_TASK TO CARRY OUT_
List, from the lines below, each one with "parts" in it.

_TASK DATA_
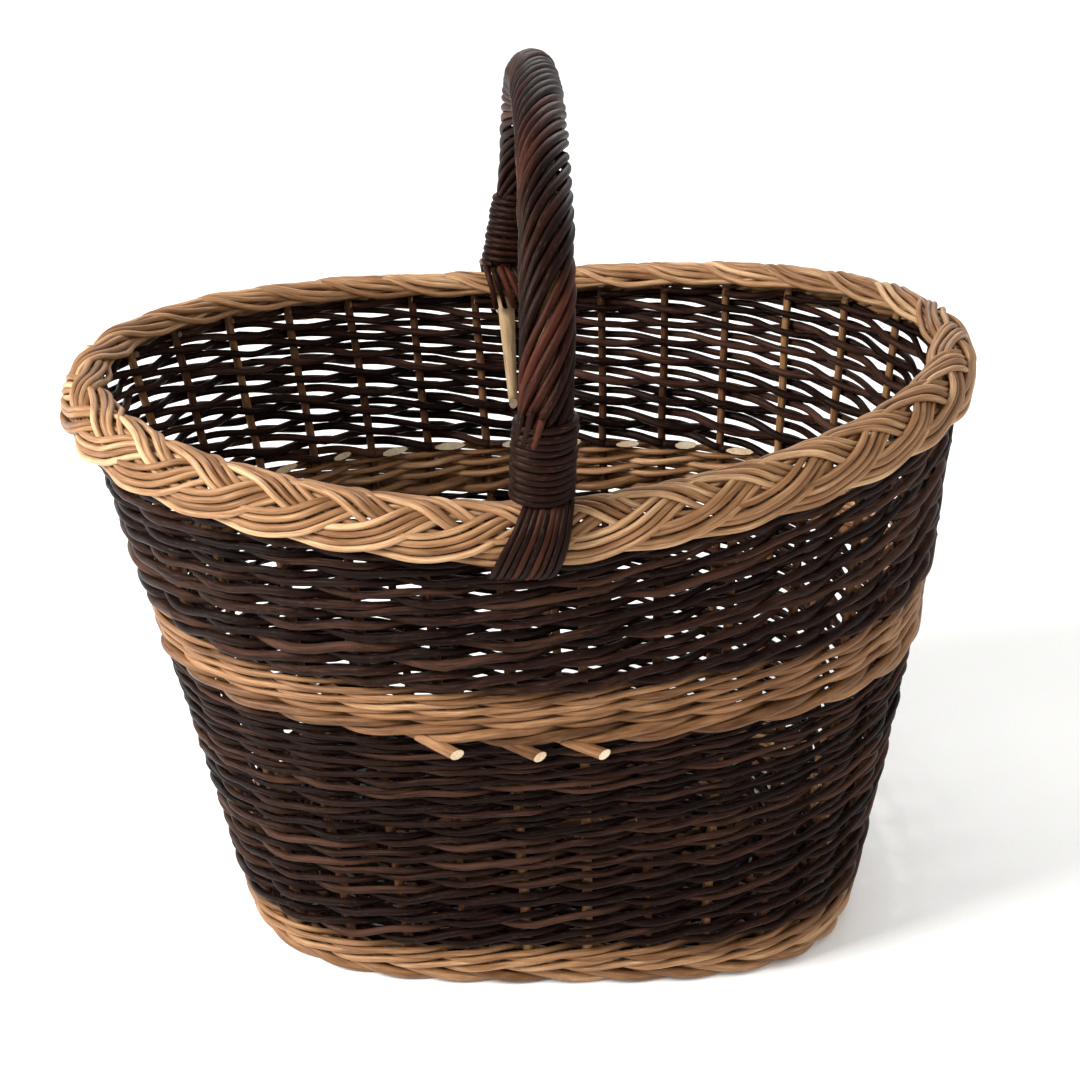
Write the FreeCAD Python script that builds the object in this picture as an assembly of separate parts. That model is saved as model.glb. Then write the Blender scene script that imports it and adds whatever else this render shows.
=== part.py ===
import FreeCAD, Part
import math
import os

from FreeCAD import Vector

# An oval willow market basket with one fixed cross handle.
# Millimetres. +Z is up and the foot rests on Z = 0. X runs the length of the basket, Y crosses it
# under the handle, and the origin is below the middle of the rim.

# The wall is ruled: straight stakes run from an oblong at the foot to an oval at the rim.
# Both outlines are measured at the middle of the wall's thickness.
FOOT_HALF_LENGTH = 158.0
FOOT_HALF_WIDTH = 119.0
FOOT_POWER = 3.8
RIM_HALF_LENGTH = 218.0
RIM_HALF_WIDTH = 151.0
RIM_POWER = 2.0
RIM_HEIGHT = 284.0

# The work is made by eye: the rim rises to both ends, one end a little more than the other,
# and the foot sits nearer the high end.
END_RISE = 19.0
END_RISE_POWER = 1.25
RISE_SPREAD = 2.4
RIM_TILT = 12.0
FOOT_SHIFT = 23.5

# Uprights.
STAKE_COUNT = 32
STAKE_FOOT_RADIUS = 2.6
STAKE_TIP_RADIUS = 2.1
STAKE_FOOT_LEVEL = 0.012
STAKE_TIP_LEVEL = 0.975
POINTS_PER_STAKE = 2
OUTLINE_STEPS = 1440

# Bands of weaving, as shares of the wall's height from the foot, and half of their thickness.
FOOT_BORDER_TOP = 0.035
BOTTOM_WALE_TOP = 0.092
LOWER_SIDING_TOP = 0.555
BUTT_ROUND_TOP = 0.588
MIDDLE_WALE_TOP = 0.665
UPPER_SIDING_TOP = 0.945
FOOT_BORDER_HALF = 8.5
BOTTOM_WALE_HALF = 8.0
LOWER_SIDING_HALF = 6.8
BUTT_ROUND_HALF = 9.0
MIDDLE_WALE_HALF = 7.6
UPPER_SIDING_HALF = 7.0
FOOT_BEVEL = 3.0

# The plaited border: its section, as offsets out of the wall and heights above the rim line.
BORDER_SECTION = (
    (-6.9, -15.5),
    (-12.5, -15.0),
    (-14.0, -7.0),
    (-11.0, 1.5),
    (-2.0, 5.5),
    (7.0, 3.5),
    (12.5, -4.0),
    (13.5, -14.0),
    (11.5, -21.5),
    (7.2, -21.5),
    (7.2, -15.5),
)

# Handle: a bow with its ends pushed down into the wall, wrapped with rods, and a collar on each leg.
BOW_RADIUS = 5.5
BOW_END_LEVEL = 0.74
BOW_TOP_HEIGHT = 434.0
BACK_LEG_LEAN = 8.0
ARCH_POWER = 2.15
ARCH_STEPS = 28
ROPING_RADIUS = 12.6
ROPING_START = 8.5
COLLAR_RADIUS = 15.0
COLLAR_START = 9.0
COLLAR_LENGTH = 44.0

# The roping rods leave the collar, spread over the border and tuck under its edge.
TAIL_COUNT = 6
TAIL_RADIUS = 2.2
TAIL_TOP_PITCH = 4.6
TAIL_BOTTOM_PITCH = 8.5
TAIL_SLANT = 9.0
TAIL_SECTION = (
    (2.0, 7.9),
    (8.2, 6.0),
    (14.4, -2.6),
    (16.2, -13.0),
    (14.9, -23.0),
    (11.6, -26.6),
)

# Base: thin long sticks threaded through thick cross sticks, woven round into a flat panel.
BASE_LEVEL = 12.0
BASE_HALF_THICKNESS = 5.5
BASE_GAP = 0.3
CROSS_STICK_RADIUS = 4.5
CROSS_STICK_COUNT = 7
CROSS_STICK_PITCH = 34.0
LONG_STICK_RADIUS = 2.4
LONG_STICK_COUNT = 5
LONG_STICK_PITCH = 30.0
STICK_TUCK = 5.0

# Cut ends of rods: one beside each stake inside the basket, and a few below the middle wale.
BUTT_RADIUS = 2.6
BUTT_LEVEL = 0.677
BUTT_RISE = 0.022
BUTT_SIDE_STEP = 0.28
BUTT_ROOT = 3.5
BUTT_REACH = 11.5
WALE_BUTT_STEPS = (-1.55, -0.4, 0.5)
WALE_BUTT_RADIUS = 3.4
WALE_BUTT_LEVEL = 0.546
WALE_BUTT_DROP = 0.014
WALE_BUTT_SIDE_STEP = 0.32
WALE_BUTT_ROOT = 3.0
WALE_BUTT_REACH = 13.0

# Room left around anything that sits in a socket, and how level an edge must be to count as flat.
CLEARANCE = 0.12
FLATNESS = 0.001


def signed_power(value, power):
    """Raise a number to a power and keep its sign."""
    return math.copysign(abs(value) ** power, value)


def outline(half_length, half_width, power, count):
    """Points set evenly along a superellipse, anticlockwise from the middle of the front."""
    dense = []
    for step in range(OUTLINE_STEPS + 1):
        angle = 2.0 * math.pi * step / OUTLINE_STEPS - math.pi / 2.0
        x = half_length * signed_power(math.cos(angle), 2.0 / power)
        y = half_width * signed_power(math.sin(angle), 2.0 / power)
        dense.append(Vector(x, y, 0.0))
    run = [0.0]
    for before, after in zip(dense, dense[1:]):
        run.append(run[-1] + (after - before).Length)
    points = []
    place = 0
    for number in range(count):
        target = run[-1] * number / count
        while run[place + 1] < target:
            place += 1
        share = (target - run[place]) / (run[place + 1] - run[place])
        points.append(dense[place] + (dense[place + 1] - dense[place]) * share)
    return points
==
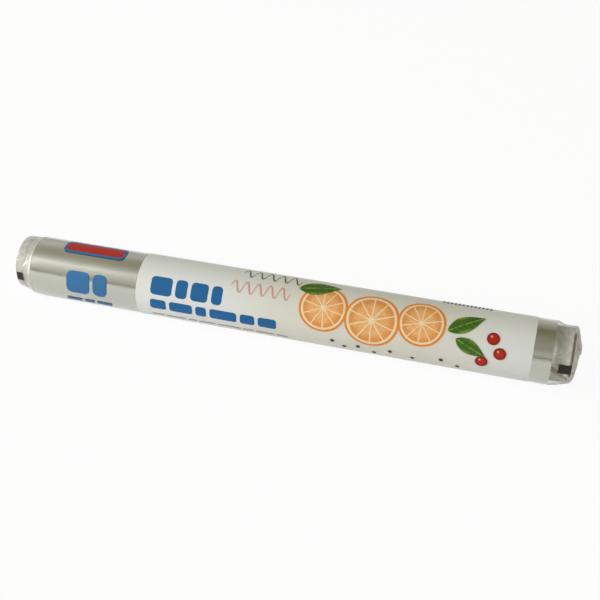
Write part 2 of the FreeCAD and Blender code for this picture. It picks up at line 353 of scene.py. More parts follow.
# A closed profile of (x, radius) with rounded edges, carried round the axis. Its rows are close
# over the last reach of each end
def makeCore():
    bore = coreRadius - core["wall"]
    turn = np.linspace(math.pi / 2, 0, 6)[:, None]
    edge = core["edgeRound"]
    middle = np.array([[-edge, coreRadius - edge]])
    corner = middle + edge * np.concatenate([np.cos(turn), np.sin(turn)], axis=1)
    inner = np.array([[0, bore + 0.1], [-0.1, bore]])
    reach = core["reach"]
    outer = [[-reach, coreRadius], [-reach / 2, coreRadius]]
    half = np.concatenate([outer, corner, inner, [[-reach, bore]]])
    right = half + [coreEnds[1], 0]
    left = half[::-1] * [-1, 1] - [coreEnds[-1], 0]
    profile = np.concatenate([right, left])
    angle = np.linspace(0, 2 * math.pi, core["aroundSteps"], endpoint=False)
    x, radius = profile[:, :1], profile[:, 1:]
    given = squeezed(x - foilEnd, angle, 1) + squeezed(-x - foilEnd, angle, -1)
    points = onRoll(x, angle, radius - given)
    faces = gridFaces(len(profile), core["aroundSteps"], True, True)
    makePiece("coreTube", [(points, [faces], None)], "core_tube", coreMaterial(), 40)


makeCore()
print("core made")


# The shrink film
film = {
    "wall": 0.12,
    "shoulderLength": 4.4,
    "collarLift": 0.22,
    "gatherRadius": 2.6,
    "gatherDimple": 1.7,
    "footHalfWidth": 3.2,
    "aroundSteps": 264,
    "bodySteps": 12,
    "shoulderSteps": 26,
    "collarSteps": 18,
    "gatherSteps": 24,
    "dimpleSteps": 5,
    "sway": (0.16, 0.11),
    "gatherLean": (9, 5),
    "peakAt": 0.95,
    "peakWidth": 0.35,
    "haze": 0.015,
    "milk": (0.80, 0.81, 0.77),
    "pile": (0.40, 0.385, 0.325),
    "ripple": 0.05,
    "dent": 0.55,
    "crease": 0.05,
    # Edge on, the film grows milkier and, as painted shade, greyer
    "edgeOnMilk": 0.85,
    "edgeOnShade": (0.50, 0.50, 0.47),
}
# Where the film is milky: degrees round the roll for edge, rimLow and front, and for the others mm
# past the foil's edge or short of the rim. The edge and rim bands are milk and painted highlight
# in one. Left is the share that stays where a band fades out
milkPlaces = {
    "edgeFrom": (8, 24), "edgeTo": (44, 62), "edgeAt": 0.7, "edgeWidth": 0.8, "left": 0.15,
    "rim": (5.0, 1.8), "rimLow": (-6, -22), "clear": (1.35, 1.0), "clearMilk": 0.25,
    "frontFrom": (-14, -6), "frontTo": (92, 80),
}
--
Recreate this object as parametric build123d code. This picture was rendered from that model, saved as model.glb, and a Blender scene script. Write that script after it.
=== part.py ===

_EXPECTED ANSWER_
Write the FreeCAD Python script that builds the object in this picture as an assembly of separate parts. That model is saved as model.glb. Then write the Blender scene script that imports it and adds whatever else this render shows.
Write part 2 of the FreeCAD and Blender code for this picture. It picks up at line 353 of scene.py. More parts follow.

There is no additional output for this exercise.